Your Lifeline/Getting the Hits

According to Entrepreneur magazine, 2005 was the year of the "blog explosion" on the Internet. The number of blogs (short for Web logs) more than doubled between June and December last year, and is expected to double again this year. You! the Brand helps home-based agents start and maintain their own travel blogs.

A simple way for anyone to post content on the Web, loaded so that the newest material always rises to the top, blogs are also ridiculously easy to start and maintain. With some blogging services, you can just sit down, write a letter and e-mail it to your blog address, where it basically posts itself.

Scott Ahlsmith, president and CEO of Magellan 360 and chairman of the Travel Institute, launched his own blog last year and has since gone on to develop a blogging service for Magellan 360's member agencies, called You! the Brand.

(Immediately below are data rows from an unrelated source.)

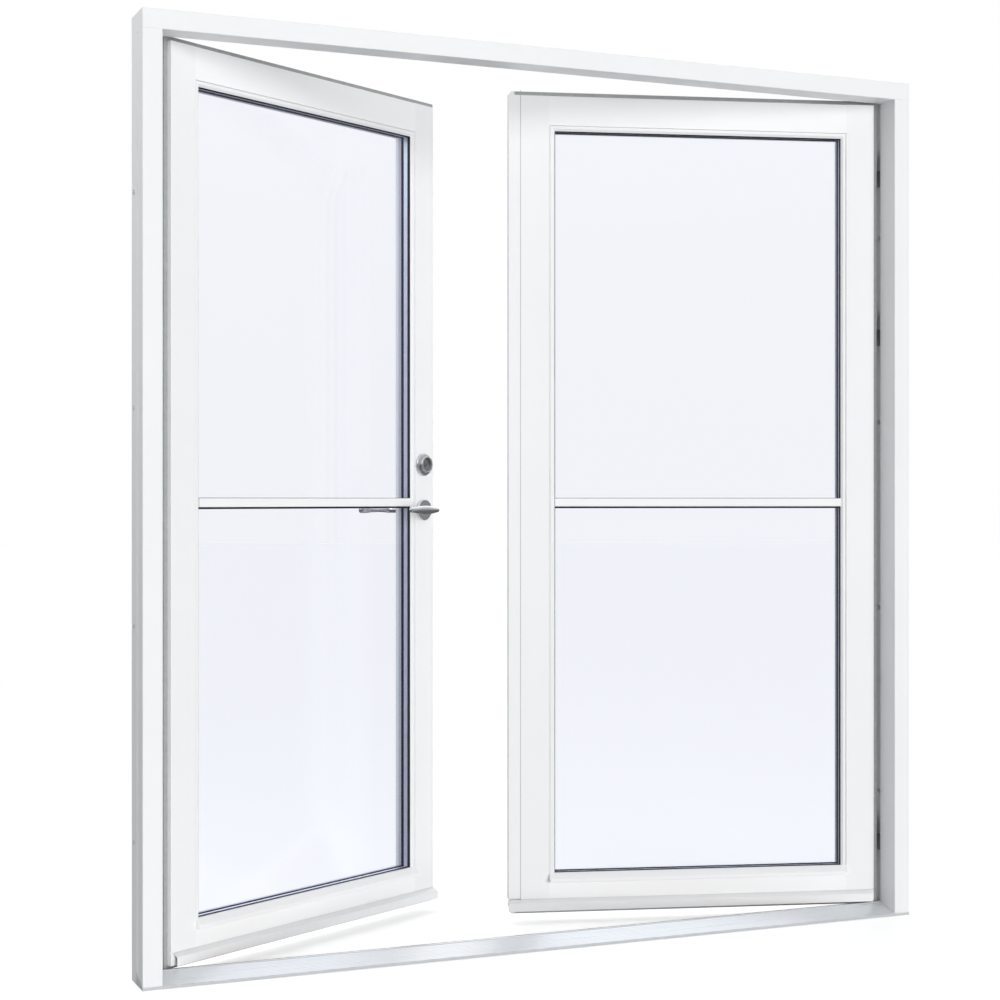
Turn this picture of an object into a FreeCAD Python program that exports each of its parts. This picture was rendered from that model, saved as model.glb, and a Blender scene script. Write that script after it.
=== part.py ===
import FreeCAD, Part
import os
import re

import Sketcher
from FreeCAD import Placement, Rotation, Vector

# Pair of glazed casement leaves, hung in one frame and opening into the room.
# Millimetres. X runs along the head, +Y into the room, +Z up. The origin is under the threshold,
# on the width's middle and at the middle of the frame's depth.
# "across" is a distance in from the frame's outer side, "depth" one in from the leaf's outer face.

SIZES = {
    "frame_width": 1933,      # frame, outside to outside
    "frame_height": 2080,
    "frame_depth": 107,
    "frame_face": 43,         # jamb and head seen from outside
    "frame_cheek": 32.5,      # their thickness behind the stop
    "stop_depth": 65,         # outer side of the frame back to the step the leaves close on
    "back_groove": 1.5,       # relief in the jambs' outer sides
    "ramp_nose": 7.1,         # threshold: height of its front edge
    "ramp_run": 58,
    "ramp_rise": 17.2,
    "ramp_lip": 1.7,          # upstand behind the slope
    "rib_start": 5,           # first rib behind the front edge
    "rib_pitch": 5.5,
    "rib_width": 1.6,
    "rib_deep": 0.6,
    "core_height": 16.5,
    "fixing_radius": 7,       # sleeves that fix the frame to the wall
    "fixing_behind": 21,      # their distance behind the stop
    "fixing_middle": 1000,    # height of the jamb fixings' middle
    "fixing_far": 1400,       # between the outer two on a jamb
    "fixing_near": 470,       # between the inner two
    "fixing_head": 1000,      # between the two in the head
    "leaf_gap": 5.5,          # all round between the frame's reveal and a leaf's face
    "meeting_clear": 3.5,     # first leaf's edge to the second leaf's cover strip
    "lip_clear": 5,           # first leaf's face to the strip's lip
    "leaf_setback": 54,       # frame's outer side back to a leaf's outer face
    "foot_clear": 4,          # a leaf's face above the threshold's upstand
    "flange_clear": 4,        # a leaf's flange off the frame behind the stop
    "stop_clear": 4,          # a leaf's flange off the stop; the seal fills it
    "stile_face": 72,
    "rail_face": 77,
    "bead_width": 13.5,
    "bead_thick": 5.5,
    "bead_bevel": 1.2,
    "lip_depth": 34,          # leaf's outer face back to the glazing lip
    "edge_radius": 2,
    "glass_setback": 10,
    "pane_thick": 4,
    "pane_space": 12,
    "pane_margin": 4,         # clearance round the panes
    "spacer_margin": 2,
    "gasket_show": 0.6,       # gasket past the beads
    "sill_reach": 12.5,       # lower bead: nose out past the face
    "sill_nose": 8.5,
    "bar_middle": 1032,
    "bar_face": 20,
    "bar_seat_low": 4.5,      # rubber strip behind a bar: how far it shows below
    "bar_seat_high": 1,       # and above
    "bar_seat_thick": 2.5,
    "bar_front": 1,
    "bar_inner": 12.5,
    "drip_reach": 12.5,
    "drip_tall": 25.5,
    "drip_fall": 6,
    "drip_groove": 4.2,
    "drip_tongue": 3.5,
    "drip_sheet": 1.2,
    "drip_inset": 6.5,        # hinge end of the drip in from the face's edge
    "drip_past": 3,           # free end past the face's edge
    "seal_inset": 1,          # seal in from the flange's edge
    "seal_clear": 0.4,        # closed seal off the stop
    "cover_lip": 11,          # cover strip on the second leaf: its lip's thickness
    "cover_block": 20.5,
    "cover_radius": 3,
    "hinge_off": 0.5,         # hinge axis off the frame's cheek
    "hinge_stand": 10,        # hinge axis past the frame's room side
    "hinge_radius": 7,
    "pin_radius": 3.5,
    "pin_clear": 0.05,
    "pin_long": 30,
    "knuckle_low": 41,
    "knuckle_high": 43,
    "knuckle_gap": 0.3,
    "hinge_plate": 2.5,
    "hinge_plate_front": 7,   # plate's front edge behind the stop
    "hinge_from_end": 172,    # end hinges from the leaf's ends
    "hinge_spread": 402,      # middle hinge below the top one
    "handle_inset": 43,       # leaf face's edge to spindle
    "handle_height": 1013,
    "cylinder_above": 113.5,  # cylinder over the spindle
    "case_wall": 6,           # wood between the lock's case and the glass rebate
    "case_thick": 15,
    "case_tall": 190,
    "case_low": 26,           # spindle above the case's lower end
    "plate_thick": 3,
    "plate_wide": 20,
    "plate_tall": 240,
    "lock_depth": 34,         # leaf's outer face to the lock's middle
    "lock_clear": 0.3,
    "latch_above": 38,
    "latch_tall": 20,
    "latch_wide": 11,
    "latch_out": 12,
    "latch_long": 38,
    "bolt_above": 78,
    "bolt_tall": 28,
    "bolt_throw": 20,
    "bolt_long": 34,
    "strike_tall": 96,
    "strike_deep": 18,
    "rose_radius": 26,
    "rose_thick": 9.4,
    "neck_radius": 9,
    "lever_out": 56,          # lever's middle line off the leaf
    "lever_long": 118,
    "spindle_side": 8,
    "spindle_hole": 6,
    "ring_radius": 27.5,
    "ring_thick": 17,
    "ring_front": 20.5,         # the tapered ring's radius at its front
    "ring_recess": 5.5,       # cylinder behind the ring's front
    "cylinder_radius": 15.5,
    "plug_radius": 7,
    "plug_clear": 0.05,
    "turn_wide": 30,
    "turn_thick": 9,
    "turn_out": 18,
    "screw_radius": 2.2,
    "screw_long": 25,
    "flush_radius": 4,
    "flush_long": 180,
    "flush_travel": 18,
    "flush_inset": 10.5,      # flush bolt's middle in from the cover strip's edge
    "flush_thumb": 14,
    "keep_thick": 1.5,
    "keep_long": 40,
    "keep_wide": 24,
    "left_open": 30,          # degrees
    "right_open": 15,
}
RIBS = 9
HINGES = ("low", "middle", "top")

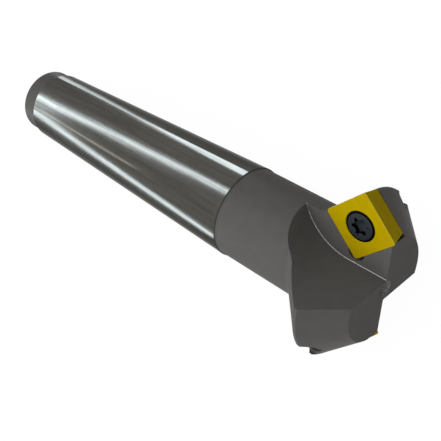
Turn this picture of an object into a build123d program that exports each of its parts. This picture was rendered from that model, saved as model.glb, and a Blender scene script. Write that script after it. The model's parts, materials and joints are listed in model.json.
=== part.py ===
from build123d import *
import os
from math import radians, sqrt, tan

# An indexable chamfer milling cutter with two teeth, in millimetres.
# It is modelled along +X, nose forwards, with the shank's large end at X = 0.
# The first tooth's rake face looks towards -Y and its insert stands out towards +Z.
# At the end the cutter is laid down as it comes to rest on a flat surface.

# Shank: a No. 3 self-holding taper
taper_large_diameter = 24.1
taper_rate = 1 / 19.922
shank_length = 86.0
end_collar_diameter = 19.0
end_collar_length = 6.5
end_chamfer = 1.0

# Drawbar thread and its centre, in the shank's end face
drawbar_wall_diameter = 10.2
drawbar_thread_length = 28.0
drawbar_drill_allowance = 6.0
drawbar_mouth_diameter = 14.0
drill_point_angle = 118.0
centre_angle = 60.0

# Neck and head
neck_diameter = 23.6
neck_root_radius = 3.0
head_diameter = 41.5
head_reach = 40.55
nose_cone_length = 7.85
nose_angle = 45.0
back_angle = 45.0
land_width = 0.75

# Centre hole in the nose
nose_mouth_diameter = 4.6
nose_pilot_diameter = 2.0
nose_pilot_length = 3.0

# Teeth and the gullets between them
tooth_count = 2
web_thickness = 5.6
gullet_flat_length = 10.0
gullet_runout_radius = 13.6
gullet_corner_radius = 0.35

# Square insert with leaning flanks
insert_side = 12.7
insert_thickness = 4.76
insert_clearance_angle = 11.0
insert_corner_radius = 0.8
insert_hole_diameter = 5.5
insert_sink_diameter = 7.6
insert_sink_angle = 60.0
insert_front_reach = 0.65
insert_edge_proud = 0.35

# Seat of the insert in its tooth
seat_wall_clearance = 0.02
seat_groove_height = 3.0
seat_groove_depth = 0.2
seat_relief_radius = 2.1
seat_relief_inset = 1.4

# Insert screw with a six-lobe recess
screw_thread_diameter = 5.0
screw_thread_clearance = 0.1
screw_thread_end_depth = 12.5
screw_exit_diameter = 6.2
screw_shank_diameter = 4.9
screw_head_diameter = 7.44
screw_edge_width = 0.55
screw_edge_drop = 0.16
screw_crown = 0.06
screw_length = 10.0
screw_tip_chamfer = 0.6
recess_outer_diameter = 4.4
recess_inner_diameter = 3.15
recess_flute_radius = 0.95
recess_lobe_radius = 0.25
recess_lobes = 6
recess_depth = 1.25

# Steps in finding how the cutter lies
rest_steps = 8

# Places along the axis, and radii, that follow from the sizes above
taper_small_x = end_collar_length - shank_length
taper_small_diameter = taper_large_diameter + taper_small_x * taper_rate
head_radius = head_diameter / 2
nose_radius = head_radius - nose_cone_length * tan(radians(nose_angle))
land_front_x = head_reach - nose_cone_length
land_back_x = land_front_x - land_width
neck_front_x = land_back_x - (head_radius - neck_diameter / 2) / tan(radians(back_angle))
half_web = web_thickness / 2

# The insert stands on one corner: half its diagonal reaches forwards and outwards
half_diagonal = insert_side / sqrt(2)
insert_x = head_reach + insert_front_reach - half_diagonal
insert_z = nose_radius - insert_front_reach + insert_edge_proud * sqrt(2)
flank_lean = tan(radians(insert_clearance_angle))
sink_slope = tan(radians(insert_sink_angle / 2))

# The insert's own frame: origin at its middle on the rake face, Z into the tooth,
# X square to the cutting edge, and the seat's walls at -X and +Y
insert_plane = Plane(origin=(insert_x, 0, insert_z), x_dir=(1, 0, 1), z_dir=(0, 1, 0))


def section_point(axial, radial):
    """A point of a half section, from its place along the axis and its radius."""
    return (axial, 0, radial)


def turned(*points):
    """A solid of revolution about the tool's axis from its half section."""
    return revolve(make_face(Polyline(*points, close=True)), Axis.X, 360)


def blank():
    """The turned blank: end collar, taper, neck and double cone of the head."""
    section = make_face(Polyline(
        section_point(-shank_length, 0),
        section_point(-shank_length, end_collar_diameter / 2 - end_chamfer),
        section_point(end_chamfer - shank_length, end_collar_diameter / 2),
        section_point(taper_small_x, end_collar_diameter / 2),
        section_point(taper_small_x, taper_small_diameter / 2),
        section_point(0, taper_large_diameter / 2),
        section_point(0, neck_diameter / 2),
        section_point(neck_front_x, neck_diameter / 2),
        section_point(land_back_x, head_radius),
        section_point(land_front_x, head_radius),
        section_point(head_reach, nose_radius),
        section_point(head_reach, 0),
        close=True,
    ))
    root = section.vertices().sort_by_distance(section_point(neck_front_x, neck_diameter / 2))[0]
    return revolve(fillet(root, neck_root_radius), Axis.X, 360)


def drawbar_bore():
    """The bore for the drawbar's thread, with a centre at its mouth and a drilled bottom."""
    wall = drawbar_wall_diameter / 2
    mouth = drawbar_mouth_diameter / 2
    thread_start_x = (mouth - wall) / tan(radians(centre_angle / 2)) - shank_length
    bottom_x = thread_start_x + drawbar_thread_length + drawbar_drill_allowance
    point_x = bottom_x + wall / tan(radians(drill_point_angle / 2))
    return turned(
        section_point(-shank_length, 0),
        section_point(-shank_length, mouth),
        section_point(thread_start_x, wall),
        section_point(bottom_x, wall),
        section_point(point_x, 0),
    )


def nose_centre():
    """The centre hole in the nose: a conical mouth and a short pilot."""
    mouth = nose_mouth_diameter / 2
    pilot = nose_pilot_diameter / 2
    pilot_x = head_reach - (mouth - pilot) / tan(radians(centre_angle / 2))
    bottom_x = pilot_x - nose_pilot_length
    point_x = bottom_x - pilot / tan(radians(drill_point_angle / 2))
    return turned(
        section_point(head_reach, 0),
        section_point(head_reach, mouth),
        section_point(pilot_x, pilot),
        section_point(bottom_x, pilot),
        section_point(point_x, 0),
    )


def gullet():
    """The space before a tooth's rake face: flat floor, round runout and a rounded corner."""
    flat_back_x = head_reach - gullet_flat_length
    runout_centre_z = half_web + gullet_runout_radius
    runout_back_x = flat_back_x - gullet_runout_radius
    runout_middle = gullet_runout_radius / sqrt(2)
    front_x = head_reach + gullet_flat_length
    top_z = head_diameter
    floor = Line(section_point(front_x, half_web), section_point(flat_back_x, half_web))
    runout = ThreePointArc(
        section_point(flat_back_x, half_web),
        section_point(flat_back_x - runout_middle, runout_centre_z - runout_middle),
        section_point(runout_back_x, runout_centre_z),
    )
    opening = Polyline(
        section_point(runout_back_x, runout_centre_z),
        section_point(runout_back_x, top_z),
        section_point(front_x, top_z),
        section_point(front_x, half_web),
    )
    space = extrude(make_face(floor + runout + opening), head_diameter, dir=(0, -1, 0))
    rake_side = space.faces().sort_by(Axis.Y)[-1]
    floor_corner = rake_side.edges().sort_by(Axis.Z)[:2]
    return fillet(floor_corner, gullet_corner_radius)


def seat():
    """The insert's pocket in the tooth, in the insert's own frame, with the screw's hole."""
    wall = insert_side / 2 + seat_wall_clearance
    reach = head_diameter
    middle = reach / 2 - wall
    opening = Pos(middle, -middle) * Rectangle(reach, reach)
    pocket = extrude(opening, insert_thickness, taper=insert_clearance_angle)
    groove_top = insert_thickness - seat_groove_height
    groove_wall = wall - groove_top * flank_lean + seat_groove_depth
    groove_middle = reach / 2 - groove_wall
    groove_floor = Pos(groove_middle, -groove_middle, groove_top) * Rectangle(reach, reach)
    groove = extrude(groove_floor, seat_groove_height)
    relief_middle = wall - seat_relief_inset
    relief = extrude(Pos(-relief_middle, relief_middle) * Circle(seat_relief_radius), insert_thickness)
    hole_radius = (screw_thread_diameter + screw_thread_clearance) / 2
    hole = extrude(Circle(hole_radius), head_diameter)
    exit_mouth = Pos(0, 0, screw_thread_end_depth) * Circle(screw_exit_diameter / 2)
    return pocket + groove + relief + hole + extrude(exit_mouth, head_diameter)


def cutter_body():
    """The one-piece body: the turned blank with its bores, gullets and insert seats."""
    body = blank() - drawbar_bore() - nose_centre()
    tooth_cut = [gullet(), insert_plane * seat()]
    for tooth in range(tooth_count):
        body = body - [turn_to(tooth) * cut for cut in tooth_cut]
    return body


def insert():
    """A square insert with leaning flanks, rounded corners and a countersunk hole."""
    outline = RectangleRounded(insert_side, insert_side, insert_corner_radius)
    plate = extrude(outline, insert_thickness, taper=insert_clearance_angle)
    hole = insert_hole_diameter / 2
    mouth = insert_sink_diameter / 2
    sink_depth = (mouth - hole) / sink_slope
    hole_section = Polyline(
        (0, 0, 0),
        (mouth, 0, 0),
        (hole, 0, sink_depth),
        (hole, 0, insert_thickness),
        (0, 0, insert_thickness),
        close=True,
    )
    return insert_plane * (plate - revolve(make_face(hole_section), Axis.Z, 360))


def lobed_recess(depth_at_top):
    """The six-lobe drive recess: a round bore with flutes left standing between its lobes."""
    flute_ring = recess_inner_diameter / 2 + recess_flute_radius
    flutes = PolarLocations(flute_ring, recess_lobes) * Circle(recess_flute_radius)
    lobes = Circle(recess_outer_diameter / 2) - flutes
    rounded = fillet(lobes.vertices(), recess_lobe_radius)
    return extrude(Pos(0, 0, depth_at_top) * rounded, recess_depth)


def insert_screw():
    """A countersunk screw with a crowned, bevelled head, seated in the insert and the tooth."""
    rim = screw_head_diameter / 2
    crown_rim = rim - screw_edge_width
    shank = screw_shank_diameter / 2
    thread = screw_thread_diameter / 2
    rim_depth = (insert_sink_diameter - screw_head_diameter) / 2 / sink_slope
    shank_depth = rim_depth + (rim - shank) / sink_slope
    crown_rim_depth = rim_depth - screw_edge_drop
    crown_depth = crown_rim_depth - screw_crown
    tip_depth = rim_depth + screw_length
    crown = TangentArc((0, 0, crown_depth), (crown_rim, 0, crown_rim_depth), tangent=(1, 0, 0))
    flanks = Polyline(
        (crown_rim, 0, crown_rim_depth),
        (rim, 0, rim_depth),
        (shank, 0, shank_depth),
        (shank, 0, insert_thickness),
        (thread, 0, insert_thickness),
        (thread, 0, tip_depth - screw_tip_chamfer),
        (thread - screw_tip_chamfer, 0, tip_depth),
        (0, 0, tip_depth),
        (0, 0, crown_depth),
    )
    turned_screw = revolve(make_face(crown + flanks), Axis.Z, 360)
    return insert_plane * (turned_screw - lobed_recess(crown_depth))


def turn_to(tooth):
    """The turn about the tool's axis that brings the first tooth's pieces to another tooth."""
    return Rot(X=tooth * 360 / tooth_count)


def resting_plane():
    """The flat surface under the cutter when it lies on one gullet's side.

    It touches the last insert's outer corner, the heel of the first tooth at that gullet's
    floor and the rim at the taper's small end. Its Z looks up, and its X along the tool.
    """
    corner_reach = insert_z + half_diagonal - insert_corner_radius * (sqrt(2) - 1)
    insert_corner = Vector(insert_x, 0, -corner_reach)
    heel = Vector(land_back_x, sqrt(head_radius**2 - half_web**2), -half_web)
    rim_radius = taper_small_diameter / 2
    rim_centre = Vector(taper_small_x, 0, 0)
    rim = rim_centre - Vector(0, 0, rim_radius)
    for _ in range(rest_steps):
        up = (insert_corner - rim).cross(heel - rim).normalized()
        rim = rim_centre - Vector(0, up.Y, up.Z).normalized() * rim_radius
    forwards = Vector(1, 0, 0) - up * up.X
    return Plane(origin=rim, x_dir=forwards, z_dir=up)


def laid_down(pieces):
    """The pieces on the ground, with the middle of their box over the origin."""
    ground = resting_plane()
    lying = {name: ground.to_local_coords(piece) for name, piece in pieces.items()}
    box = Compound(list(lying.values())).bounding_box()
    to_origin = Pos(-box.center().X, -box.center().Y, -box.min.Z)
    return {name: to_origin * piece for name, piece in lying.items()}


if __name__ == "__main__":
    os.makedirs("parts", exist_ok=True)
    pieces = {"cutter_body": cutter_body()}
    for tooth in range(tooth_count):
        pieces[f"insert_{tooth + 1}"] = turn_to(tooth) * insert()
        pieces[f"insert_screw_{tooth + 1}"] = turn_to(tooth) * insert_screw()
    for name, piece in laid_down(pieces).items():
        export_step(piece, f"parts/{name}.step")
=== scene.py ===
"""An indexable chamfer milling cutter, lying on a pale surface under soft studio light."""

import json
import logging
import math
from collections.abc import Callable
from dataclasses import dataclass
from enum import Enum, IntEnum

import bmesh
import bpy
from mathutils import Matrix, Vector

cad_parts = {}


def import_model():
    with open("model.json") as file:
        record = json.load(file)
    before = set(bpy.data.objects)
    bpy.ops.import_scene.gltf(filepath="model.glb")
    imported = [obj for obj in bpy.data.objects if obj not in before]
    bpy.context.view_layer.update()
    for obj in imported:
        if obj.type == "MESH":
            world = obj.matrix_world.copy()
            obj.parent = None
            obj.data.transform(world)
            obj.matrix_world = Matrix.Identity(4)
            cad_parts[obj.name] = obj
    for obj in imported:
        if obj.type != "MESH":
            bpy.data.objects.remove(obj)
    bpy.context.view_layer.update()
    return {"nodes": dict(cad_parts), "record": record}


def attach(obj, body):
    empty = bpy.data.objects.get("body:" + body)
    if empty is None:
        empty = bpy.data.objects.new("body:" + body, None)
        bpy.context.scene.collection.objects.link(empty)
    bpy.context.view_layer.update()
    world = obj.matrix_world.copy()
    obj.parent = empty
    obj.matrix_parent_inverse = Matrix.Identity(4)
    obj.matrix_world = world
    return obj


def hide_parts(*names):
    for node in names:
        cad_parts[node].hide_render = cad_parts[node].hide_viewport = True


LOG = logging.getLogger("cutter")
MM = 0.001
QUARTER_TURN = math.pi / 2
EIGHTH_TURN = math.pi / 4
WHITE = (1.0, 1.0, 1.0)

# Places of the colour sockets on a Mix node
MIX_FIRST, MIX_SECOND, MIX_RESULT = 6, 7, 2

Place = tuple[float, float, float]
Colour = tuple[float, float, float]
RadiusRule = Callable[[float], float]


class NodeName(Enum):
    """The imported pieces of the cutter."""

    BODY = "cutter_body"
    INSERT = "insert_{}"
    SCREW = "insert_screw_{}"

    def of_tooth(self, number: int) -> str:
        """The node's name for one tooth."""
        return self.value.format(number)


class SlotName(Enum):
    """The record's material slots."""

    BODY = "body_steel"
    INSERT = "insert_coating"
    SCREW = "screw_steel"


class Band(IntEnum):
    """Material places on an insert or a screw."""

    FACE = 0
    # EDGE holds the insert's honed edges in a painted highlight and the screw's head bevel and recess walls
    # in a painted shade
    EDGE = 1
    # FLANK holds the insert's flanks in a painted shade
    FLANK = 2


def rgba(colour: Colour) -> tuple[float, float, float, float]:
    """An opaque colour with its alpha."""
    return (*colour, 1.0)


def turn_to(x_way: Vector, y_way: Vector, z_way: Vector) -> Matrix:
    """The turn that takes the X, Y and Z axes to three ways."""
    return Matrix((x_way, y_way, z_way)).transposed().to_4x4()


def added_object(name: str, data: bpy.types.ID) -> bpy.types.Object:
    """Adds an object to the scene.

    Args:
        name: its name.
        data: its mesh, lamp or camera.

    Returns:
        The new object.
    """
    made = bpy.data.objects.new(name, data)
    bpy.context.scene.collection.objects.link(made)
    return made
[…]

"Blogging is a good, inexpensive tool for branding," says Ahlsmith. "One unique thing is they tend to have higher page rankings with Google than Web sites do." That means your blog will come up more often than a similar site when a consumer (or even one of your preferred suppliers) conducts a key word search on a search engine.

The reason for this, according to Ahlsmith, is "[t]here's a lot more text on a blog—to be effective, a blog has to have at least one posting every day." And as visitors to your blog add comments, the fresh new content draws search engines' eyes, in a cycle of self-perpetuating Internet motion and publicity for you. Scott Ahlsmith

Home-based agents who want to start their own blogs can easily hook up with a company that provides blog software, Ahlsmith says. "It can be an ISP like GoDaddy.com, where you get a domain name and a free blog. It doesn't have all the bells and whistles, but it's free." Another option is Eblogger.com. Other services can run $4.95 to $19.95 a month, depending on the features. "To get started," Ahlsmith says, "you can do it for almost nothing. You find free blogs almost everywhere, but it often has an ad of some kind on it."

The second decision is whether to use the domain name the service provides, such as [email protected], or to create your own. "We ought to brand 'peggycopectc.com', that's what has value," says Ahlsmith. "The e-mail would be [email protected]—then, everything starts to look like a very pointed reference to Peggy Cope, CTC. Domain names cost less than $10 a year, so there's no reason not to have them."

The beauty of blogging is it gives you credentials a simple Web site won't achieve. Says Ahlsmith: "You can put up experiences and comments on a daily basis on what's going on in the world of travel—that's much more impressive" than a Web site where the content is allowed to grow stale.

Blog-Building 101

When you are building a better blog, keep a couple of things in mind:

  • 1. Post short, succinct messages. Anything more than a couple of paragraphs is going to get lost.
  • 2. Second, make it controversial. "People don't go to a blog to be safe, they go to be a little edgy," says Ahlsmith. "Don't be outrageous or untruthful, but don't be afraid to be a little bit 'out there.'"
  • 3. The third thing is to stay away from any kind of blatant advertising or self-serving endorsement. You have to be non-partisan, even generic. If you promote something, do it without compensation, and make it clear you aren't getting paid for it. Ahlsmith's site has an entry about his coffee maker (yes, really), but he stresses he wasn't paid to do it. "If you mention something by name, make sure they know it's not a paid promotion," he says. "You promote product by promoting ancillary experiences, but not directly."

For the average person, simply going out and getting a domain name and building a blog is easier said than done, and the maintenance involved to keep the content fresh and compelling might not be worth the time and effort, for a busy home-based travel agent. Enter You! the Brand.

"Out of millions of new blogs created every week, millions are abandoned," says Ahlsmith. "You! the Brand is designed to get the domain name, set it up with everything that goes bump in the night, and then, in addition, we post a message every day to the blogs."

That message is something that will be of interest to any visitors, with the goal of being interesting and far-reaching. On a weekly basis, You! the Brand also does a podcast. "It's kind of like a syndicated news column," says Ahlsmith, "only it's appearing all over the country, and the overlap isn't there. Each travel pro has 200 to 300 really good clients, and we can get their attention on a regular basis with the blogs. For travel pros, we put up content—their job is to tell clients about it and get them to leave comments. They can answer the comments just as they answer e-mails, so they aren't challenged with having to come up with new ideas for content all the time. But they can do that, too, if they want to."

Magellan is marketing You! the Brand at $49.95 a month, but Magellan affiliates get it for $20 a month. By the end of the year, Ahlsmith anticipates the organization should have several thousand of them. The potential reach is tremendous. "If each had 200 readers, that would be 200,000 consumers," he notes.

Launched at the start of March, You! the Brand had just a little over a hundred blogs by the middle of the month. "It's fun," says Ahlsmith, "and delivers a service that's needed."

He notes, "having a Web presence is good...but if Google is more friendly to blogs than Web sites, and it's less expensive, you can engage the consumer in conversation about something without just putting up a price and assuming they want that product at that price."